Scripts that build objects:
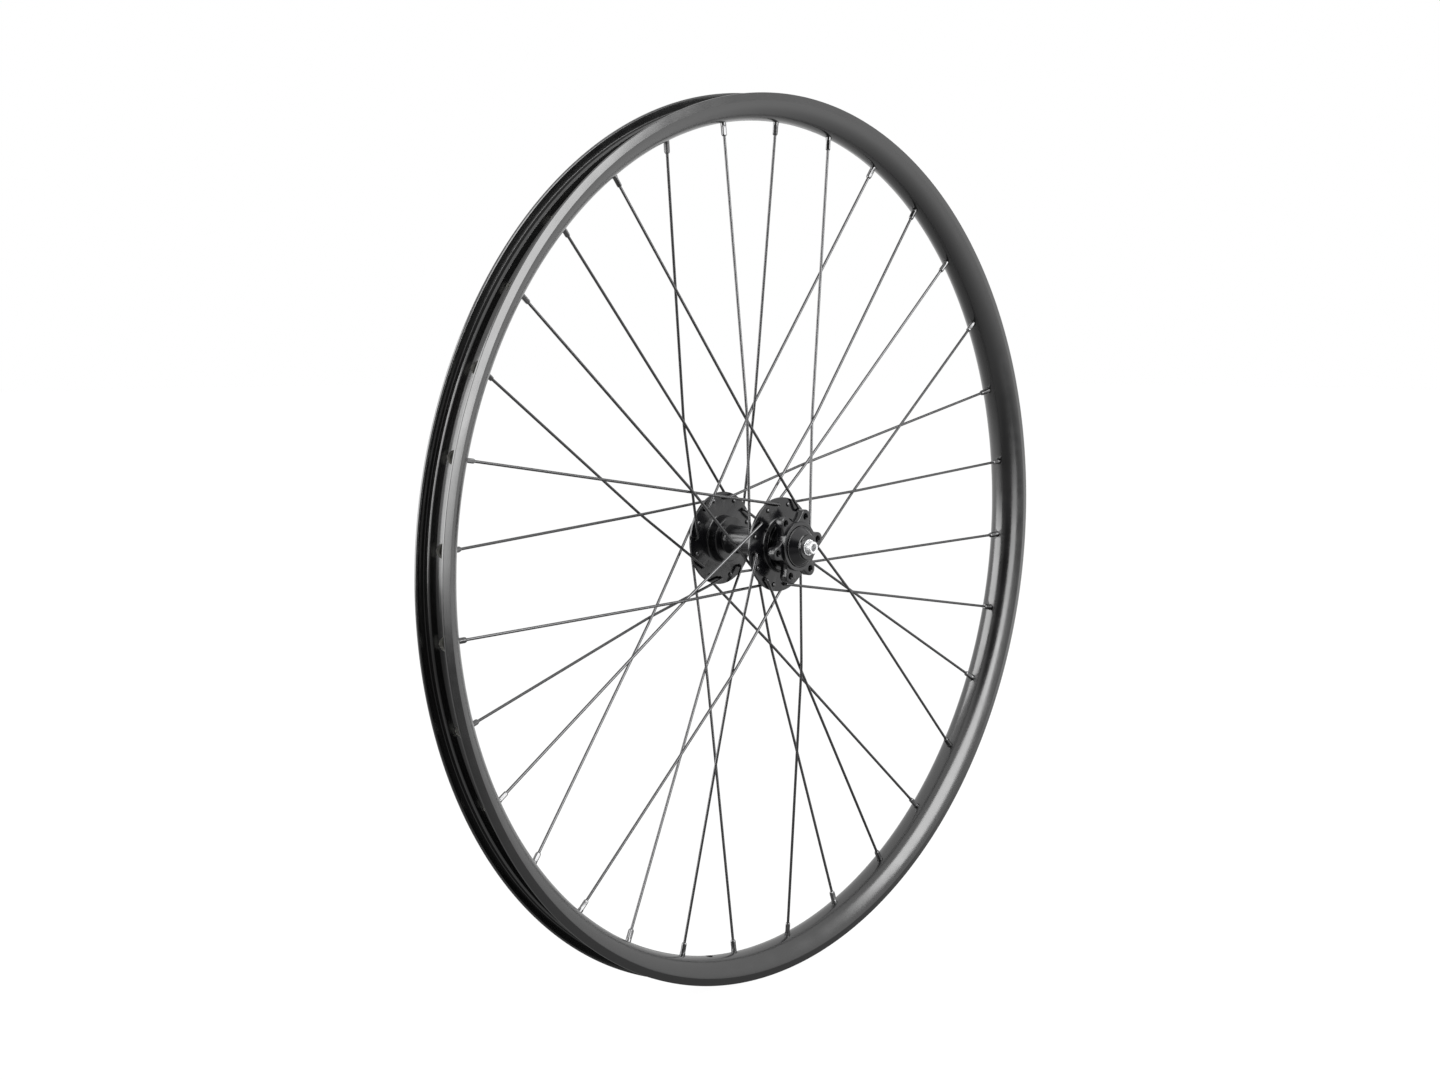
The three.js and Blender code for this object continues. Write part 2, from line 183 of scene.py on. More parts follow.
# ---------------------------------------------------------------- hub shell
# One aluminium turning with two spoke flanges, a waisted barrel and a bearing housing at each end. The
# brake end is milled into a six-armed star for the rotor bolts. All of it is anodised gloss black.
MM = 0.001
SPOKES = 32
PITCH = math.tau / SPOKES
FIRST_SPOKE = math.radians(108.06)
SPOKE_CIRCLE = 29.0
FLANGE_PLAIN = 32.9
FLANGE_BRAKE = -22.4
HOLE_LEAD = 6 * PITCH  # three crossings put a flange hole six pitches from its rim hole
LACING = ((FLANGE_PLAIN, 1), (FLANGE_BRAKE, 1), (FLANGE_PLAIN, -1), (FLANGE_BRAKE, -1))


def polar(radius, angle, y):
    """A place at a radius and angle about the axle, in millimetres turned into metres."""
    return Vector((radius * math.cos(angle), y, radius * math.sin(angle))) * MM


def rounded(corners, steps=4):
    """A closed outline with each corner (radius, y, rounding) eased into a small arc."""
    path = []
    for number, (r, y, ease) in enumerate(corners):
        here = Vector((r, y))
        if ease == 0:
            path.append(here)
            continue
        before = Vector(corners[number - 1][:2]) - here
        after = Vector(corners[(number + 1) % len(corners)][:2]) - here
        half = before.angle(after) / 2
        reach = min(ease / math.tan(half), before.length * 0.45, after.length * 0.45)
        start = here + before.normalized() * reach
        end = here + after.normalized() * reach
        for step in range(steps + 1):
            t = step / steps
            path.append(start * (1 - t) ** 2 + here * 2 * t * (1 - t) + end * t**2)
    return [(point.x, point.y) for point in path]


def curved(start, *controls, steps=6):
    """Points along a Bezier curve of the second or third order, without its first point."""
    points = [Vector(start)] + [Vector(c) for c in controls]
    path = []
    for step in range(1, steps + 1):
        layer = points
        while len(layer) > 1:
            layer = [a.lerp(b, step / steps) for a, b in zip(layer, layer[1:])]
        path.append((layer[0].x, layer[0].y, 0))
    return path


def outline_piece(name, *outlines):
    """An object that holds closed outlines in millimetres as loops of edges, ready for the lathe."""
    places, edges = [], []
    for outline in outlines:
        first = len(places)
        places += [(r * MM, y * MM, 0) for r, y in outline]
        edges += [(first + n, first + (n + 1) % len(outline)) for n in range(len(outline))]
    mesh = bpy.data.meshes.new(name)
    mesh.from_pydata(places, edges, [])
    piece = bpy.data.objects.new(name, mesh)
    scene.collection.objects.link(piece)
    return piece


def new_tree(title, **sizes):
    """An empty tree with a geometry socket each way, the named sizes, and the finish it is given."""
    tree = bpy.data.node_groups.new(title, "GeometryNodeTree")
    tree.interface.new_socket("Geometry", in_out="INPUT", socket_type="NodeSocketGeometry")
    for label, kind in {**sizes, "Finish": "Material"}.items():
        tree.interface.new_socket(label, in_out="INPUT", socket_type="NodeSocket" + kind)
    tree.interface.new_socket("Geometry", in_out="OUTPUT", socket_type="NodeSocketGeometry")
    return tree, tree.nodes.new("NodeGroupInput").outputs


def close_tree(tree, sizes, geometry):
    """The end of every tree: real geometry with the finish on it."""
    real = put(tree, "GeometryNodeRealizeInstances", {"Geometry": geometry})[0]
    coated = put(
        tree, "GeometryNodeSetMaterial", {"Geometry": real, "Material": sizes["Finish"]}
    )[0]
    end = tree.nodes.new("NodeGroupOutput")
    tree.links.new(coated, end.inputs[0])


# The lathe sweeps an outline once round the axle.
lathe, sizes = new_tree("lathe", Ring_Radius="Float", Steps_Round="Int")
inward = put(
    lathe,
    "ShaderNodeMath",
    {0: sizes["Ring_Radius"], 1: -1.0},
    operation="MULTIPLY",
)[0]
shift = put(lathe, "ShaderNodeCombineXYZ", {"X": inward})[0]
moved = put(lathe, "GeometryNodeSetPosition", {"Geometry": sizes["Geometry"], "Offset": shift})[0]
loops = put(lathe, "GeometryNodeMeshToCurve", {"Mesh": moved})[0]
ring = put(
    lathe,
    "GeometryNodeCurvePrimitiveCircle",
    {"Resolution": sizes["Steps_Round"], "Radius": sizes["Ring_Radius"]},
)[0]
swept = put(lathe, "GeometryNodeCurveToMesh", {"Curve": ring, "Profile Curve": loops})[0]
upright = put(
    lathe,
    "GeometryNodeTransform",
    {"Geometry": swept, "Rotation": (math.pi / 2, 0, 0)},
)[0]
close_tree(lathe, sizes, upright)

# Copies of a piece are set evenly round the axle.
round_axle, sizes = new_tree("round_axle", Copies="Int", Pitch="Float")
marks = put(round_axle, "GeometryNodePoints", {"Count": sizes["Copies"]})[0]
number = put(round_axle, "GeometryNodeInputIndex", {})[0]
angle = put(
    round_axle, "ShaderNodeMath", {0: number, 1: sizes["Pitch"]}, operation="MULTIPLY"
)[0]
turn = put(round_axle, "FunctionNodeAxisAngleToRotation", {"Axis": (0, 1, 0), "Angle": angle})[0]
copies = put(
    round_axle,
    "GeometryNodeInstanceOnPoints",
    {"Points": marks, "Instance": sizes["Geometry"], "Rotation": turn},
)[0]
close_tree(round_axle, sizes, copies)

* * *

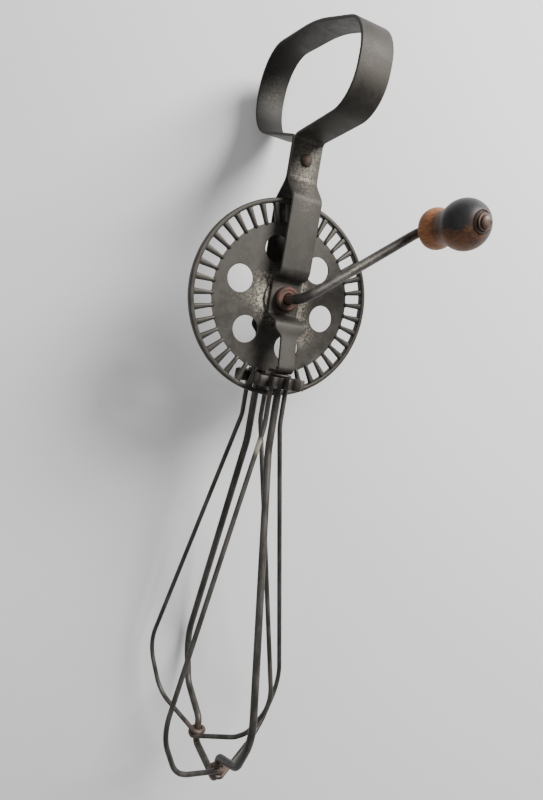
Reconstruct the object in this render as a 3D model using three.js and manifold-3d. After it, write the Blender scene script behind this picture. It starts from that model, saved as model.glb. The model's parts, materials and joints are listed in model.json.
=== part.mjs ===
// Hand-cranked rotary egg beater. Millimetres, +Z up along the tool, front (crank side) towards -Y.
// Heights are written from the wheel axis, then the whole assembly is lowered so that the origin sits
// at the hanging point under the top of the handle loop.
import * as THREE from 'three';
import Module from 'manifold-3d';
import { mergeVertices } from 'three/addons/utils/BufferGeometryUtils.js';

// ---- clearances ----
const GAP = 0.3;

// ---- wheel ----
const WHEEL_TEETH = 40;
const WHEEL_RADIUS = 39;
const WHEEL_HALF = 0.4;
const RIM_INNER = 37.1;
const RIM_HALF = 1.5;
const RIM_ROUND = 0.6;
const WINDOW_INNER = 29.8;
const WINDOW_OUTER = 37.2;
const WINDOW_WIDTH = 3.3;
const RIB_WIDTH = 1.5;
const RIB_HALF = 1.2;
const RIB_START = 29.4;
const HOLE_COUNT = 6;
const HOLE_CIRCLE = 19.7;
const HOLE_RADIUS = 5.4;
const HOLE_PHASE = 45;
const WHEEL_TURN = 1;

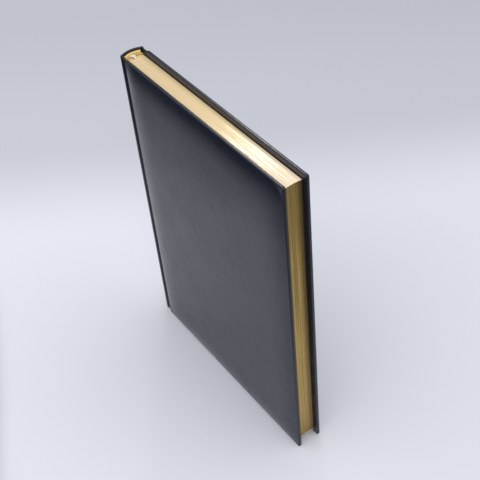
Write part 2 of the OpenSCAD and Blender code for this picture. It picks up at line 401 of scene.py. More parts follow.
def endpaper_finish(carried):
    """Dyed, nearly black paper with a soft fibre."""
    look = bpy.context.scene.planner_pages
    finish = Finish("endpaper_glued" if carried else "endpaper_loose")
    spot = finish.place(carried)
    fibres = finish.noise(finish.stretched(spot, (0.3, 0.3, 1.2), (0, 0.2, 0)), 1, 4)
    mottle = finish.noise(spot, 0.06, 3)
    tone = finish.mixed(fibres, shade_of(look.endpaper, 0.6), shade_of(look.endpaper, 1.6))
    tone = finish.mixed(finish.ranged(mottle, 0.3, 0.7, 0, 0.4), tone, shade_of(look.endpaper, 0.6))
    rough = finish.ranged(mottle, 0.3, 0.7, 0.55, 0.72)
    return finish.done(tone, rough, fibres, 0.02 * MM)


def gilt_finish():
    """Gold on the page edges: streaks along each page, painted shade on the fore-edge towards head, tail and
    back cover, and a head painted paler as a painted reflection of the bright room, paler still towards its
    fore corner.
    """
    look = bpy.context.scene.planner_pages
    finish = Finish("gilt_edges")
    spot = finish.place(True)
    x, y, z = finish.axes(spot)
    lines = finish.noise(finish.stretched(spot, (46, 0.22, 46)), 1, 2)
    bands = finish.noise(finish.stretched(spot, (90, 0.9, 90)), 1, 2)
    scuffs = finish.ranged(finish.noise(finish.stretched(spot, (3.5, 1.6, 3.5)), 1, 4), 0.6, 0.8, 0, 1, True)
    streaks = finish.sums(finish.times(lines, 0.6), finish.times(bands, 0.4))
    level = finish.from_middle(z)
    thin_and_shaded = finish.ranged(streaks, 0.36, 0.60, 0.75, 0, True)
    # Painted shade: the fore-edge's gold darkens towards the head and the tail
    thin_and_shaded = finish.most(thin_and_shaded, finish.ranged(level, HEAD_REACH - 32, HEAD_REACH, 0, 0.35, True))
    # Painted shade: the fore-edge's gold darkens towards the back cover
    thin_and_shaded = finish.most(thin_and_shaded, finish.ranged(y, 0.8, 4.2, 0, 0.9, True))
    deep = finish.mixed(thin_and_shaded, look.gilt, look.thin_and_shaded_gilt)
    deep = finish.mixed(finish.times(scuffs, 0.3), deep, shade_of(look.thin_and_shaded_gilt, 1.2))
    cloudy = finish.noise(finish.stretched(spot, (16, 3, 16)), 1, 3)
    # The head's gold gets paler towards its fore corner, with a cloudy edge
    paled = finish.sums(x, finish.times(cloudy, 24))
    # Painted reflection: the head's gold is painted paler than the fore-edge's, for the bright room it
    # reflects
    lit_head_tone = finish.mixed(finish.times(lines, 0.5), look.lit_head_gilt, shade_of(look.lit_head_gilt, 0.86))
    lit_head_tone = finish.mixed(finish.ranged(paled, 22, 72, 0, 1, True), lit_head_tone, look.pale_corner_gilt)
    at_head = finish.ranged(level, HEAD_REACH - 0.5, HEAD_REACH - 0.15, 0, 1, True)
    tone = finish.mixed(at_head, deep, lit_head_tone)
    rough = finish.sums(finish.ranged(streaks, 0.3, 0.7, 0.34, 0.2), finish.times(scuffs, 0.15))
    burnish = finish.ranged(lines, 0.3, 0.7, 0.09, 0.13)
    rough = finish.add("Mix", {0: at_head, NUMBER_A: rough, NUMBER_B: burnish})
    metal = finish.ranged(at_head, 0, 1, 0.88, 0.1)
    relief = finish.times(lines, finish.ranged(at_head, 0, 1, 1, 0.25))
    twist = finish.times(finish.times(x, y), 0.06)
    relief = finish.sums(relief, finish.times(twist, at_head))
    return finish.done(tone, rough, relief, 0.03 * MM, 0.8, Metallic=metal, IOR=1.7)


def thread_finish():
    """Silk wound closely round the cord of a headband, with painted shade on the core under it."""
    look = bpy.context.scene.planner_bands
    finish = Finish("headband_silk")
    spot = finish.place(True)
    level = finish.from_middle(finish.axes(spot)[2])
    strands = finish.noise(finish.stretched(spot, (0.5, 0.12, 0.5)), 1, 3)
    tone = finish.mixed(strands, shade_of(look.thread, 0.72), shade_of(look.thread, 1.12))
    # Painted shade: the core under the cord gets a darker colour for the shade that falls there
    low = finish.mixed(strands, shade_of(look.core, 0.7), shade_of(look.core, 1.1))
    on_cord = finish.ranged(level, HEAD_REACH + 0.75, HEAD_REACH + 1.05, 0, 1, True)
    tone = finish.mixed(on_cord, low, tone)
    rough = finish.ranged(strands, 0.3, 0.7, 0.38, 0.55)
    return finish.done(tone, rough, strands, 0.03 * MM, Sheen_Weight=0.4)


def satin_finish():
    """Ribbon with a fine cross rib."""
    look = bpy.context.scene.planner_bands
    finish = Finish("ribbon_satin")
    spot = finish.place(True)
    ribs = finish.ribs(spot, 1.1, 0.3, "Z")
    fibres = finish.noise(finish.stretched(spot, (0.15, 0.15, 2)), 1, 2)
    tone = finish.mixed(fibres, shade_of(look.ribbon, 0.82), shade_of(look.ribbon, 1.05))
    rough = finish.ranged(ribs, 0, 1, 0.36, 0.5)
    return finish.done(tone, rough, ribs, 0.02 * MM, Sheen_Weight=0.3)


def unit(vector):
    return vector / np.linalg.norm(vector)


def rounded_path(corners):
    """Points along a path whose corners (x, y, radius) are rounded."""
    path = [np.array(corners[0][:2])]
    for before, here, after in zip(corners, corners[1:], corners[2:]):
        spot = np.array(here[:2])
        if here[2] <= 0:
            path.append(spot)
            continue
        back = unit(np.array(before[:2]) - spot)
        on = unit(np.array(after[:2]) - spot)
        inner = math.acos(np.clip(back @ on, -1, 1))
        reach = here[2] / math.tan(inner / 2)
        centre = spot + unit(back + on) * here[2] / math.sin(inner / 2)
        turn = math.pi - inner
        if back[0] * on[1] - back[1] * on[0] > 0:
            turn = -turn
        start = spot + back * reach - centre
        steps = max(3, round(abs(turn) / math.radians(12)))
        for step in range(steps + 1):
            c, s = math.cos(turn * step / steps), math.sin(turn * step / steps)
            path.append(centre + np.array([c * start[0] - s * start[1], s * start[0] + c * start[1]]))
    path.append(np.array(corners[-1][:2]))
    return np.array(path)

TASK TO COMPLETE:
Take exactly the lines from the one containing "The three.js and" through the one containing "-1), (FLANGE_BRAKE, -1))" in the data above, and output them with nothing added.

EXERCISE OUTPUT:
The three.js and Blender code for this object continues. Write part 2, from line 183 of scene.py on. More parts follow.
# ---------------------------------------------------------------- hub shell
# One aluminium turning with two spoke flanges, a waisted barrel and a bearing housing at each end. The
# brake end is milled into a six-armed star for the rotor bolts. All of it is anodised gloss black.
MM = 0.001
SPOKES = 32
PITCH = math.tau / SPOKES
FIRST_SPOKE = math.radians(108.06)
SPOKE_CIRCLE = 29.0
FLANGE_PLAIN = 32.9
FLANGE_BRAKE = -22.4
HOLE_LEAD = 6 * PITCH  # three crossings put a flange hole six pitches from its rim hole
LACING = ((FLANGE_PLAIN, 1), (FLANGE_BRAKE, 1), (FLANGE_PLAIN, -1), (FLANGE_BRAKE, -1))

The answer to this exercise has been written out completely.